Google maps says Schenectady to beaver lake is 2hr 7min

I could pick things up and bring back to south jersey, but then you still have to get things from there
Or, Main Street mike is vending; I could get what you need and leave with him and he could bring back to perkasie pa (but he'd have to agree to that of course)


----------



## NYEric (Sep 30, 2016)

That's OK, thanks. I will go to the Indoor garden/hydroponic place in Brooklyn, bark is only like $5/cup there. 
Enjoy and post some photos! Text me if anyone has some real good deals on Phrags, etc.


----------



## cnycharles (Oct 1, 2016)

$5 a cup? Yikes


----------



## troy (Oct 1, 2016)

Where are all the pics!!!!???


----------



## tnyr5 (Oct 2, 2016)

I stopped in.
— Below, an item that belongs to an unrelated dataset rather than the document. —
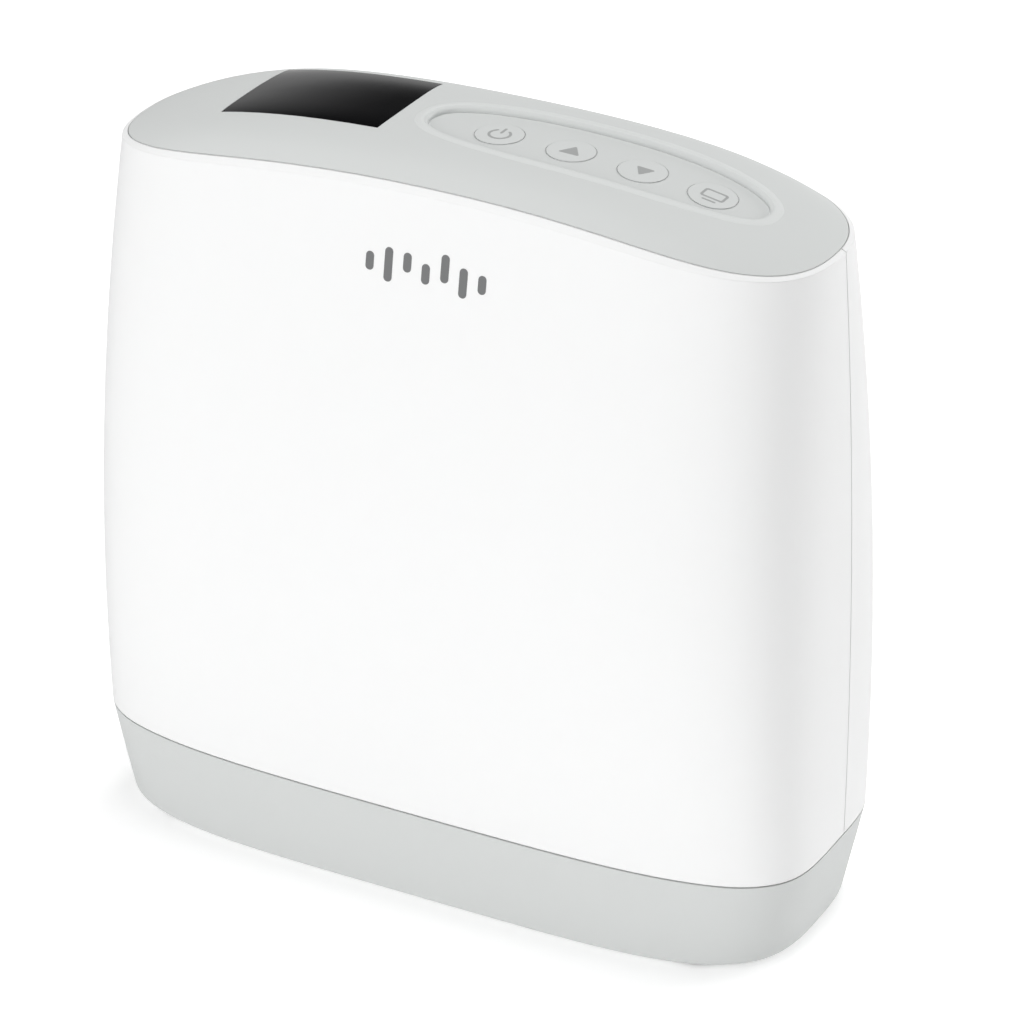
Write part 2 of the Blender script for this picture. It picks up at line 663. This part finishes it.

Got a budded klotzscheanum from Piping Rock.


----------



## cnycharles (Oct 2, 2016)

tnyr5 said:


> I stopped in. Got a budded klotzscheanum from Piping Rock.



The one on right end of sales area?  looked at it

Troy I was working the show all day, and most pics on canon, not phone. I can snap some this afternoon
I watched AOS judging late morning, but no awards were given


----------



## cnycharles (Nov 27, 2016)

I just finished editing and uploading the show pictures for the CNYOS show last October. There weren't any AOS awards this year. 95 pictures, I still need to add the information for the images. 
Can be viewed at http://www.cnyos.org/showpics
Click on the 2016 pics link which should be on top. Vendors were Marlow Orchids, Mainstreet Orchids, Kelleys Korner orchid supplies and Piping Rock Orchids


















Sent from my iPhone using Tapatalk


----------



## NYEric (Nov 29, 2016)

Thanks for sharing.


----------